Their way to learning is through garbage dumps?

By T. Lalith Singh

HYDERABAD July 16. Located alongside the entrance of Cosmic School at Moghalpura is a garbage bin. So is another overflowing one next to the gate of S.D.M. School at Komatwadi. Refuse from nearby localities gets piled all the day even as children walk in and out of the schools.

``Couldn't the Municipal Corporation of Hyderabad (MCH) get another place to locate the refuse bin ? Who will take responsibility if students catch diseases,'' says Imtiyaz Ali, a resident of Komatwadi.

At Amannagar-B, women bring out bottles of muddy water. "What sin have we committed that such water is supplied to us for drinking,'' says an angry Razia Bee.

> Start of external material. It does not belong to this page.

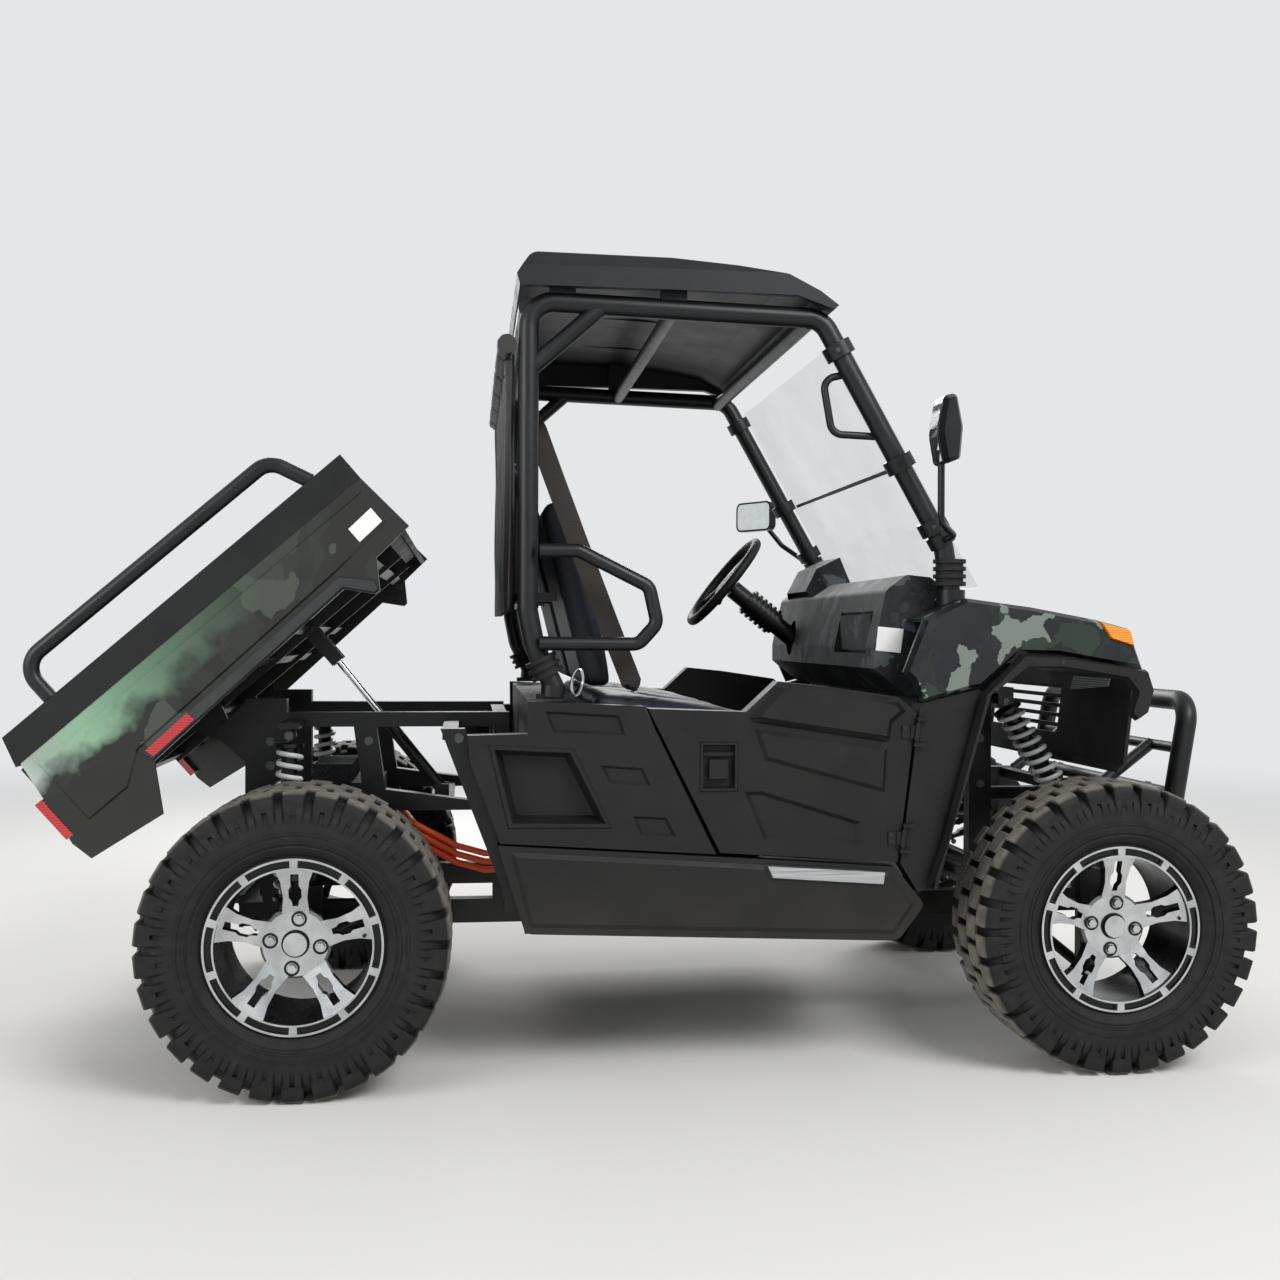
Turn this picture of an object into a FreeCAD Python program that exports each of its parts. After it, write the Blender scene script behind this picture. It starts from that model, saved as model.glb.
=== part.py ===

Close-by is a `nala'. As part of pre-monsoon works, workers had desilted it, dumped all the silt alongside and forgot to remove it. Days later, the mound swarm with mosquitoes in the middle of a lane in Amannagar. "Two members in my family are running fever. I don't know if their ailment is due to the mosquitoes,'' fears Sheikh Mohammad.

Further down at Kaman Sheikh Faiz, a team of labourers had dug a trench for cables along the road and on Wednesday afternoon, there was none in sight to complete the work. More than 24 hours after rains, the circular road at Bada Bazar remain muddy. "Should we go and complain each time there is a rain '' asks Mohd.Khaja Mohiuddin, a resident of Edi Bazar.

Things have remained the way they were some decades back in the once walled City. The brick and mortar walls might have gone but indifference and apathy ring these parts. Internal lanes continue to be narrow and dingy and the condition of roads turns worse with each spell of rain. Garbage is another problem. Civic authorities maintain they were clearing bins regularly but residents demand it be done more frequently. "At least when there is viral outbreaks across the State,'' says one.

The Assistant Commissioner (South Zone), K.Uma Shanker, says there was no shortage of either manpower or vehicles to maintain cleanliness in the Old City. "I can say that we are covering more than 90 per cent of the Old City as far as sanitation drive is concerned,'' he says.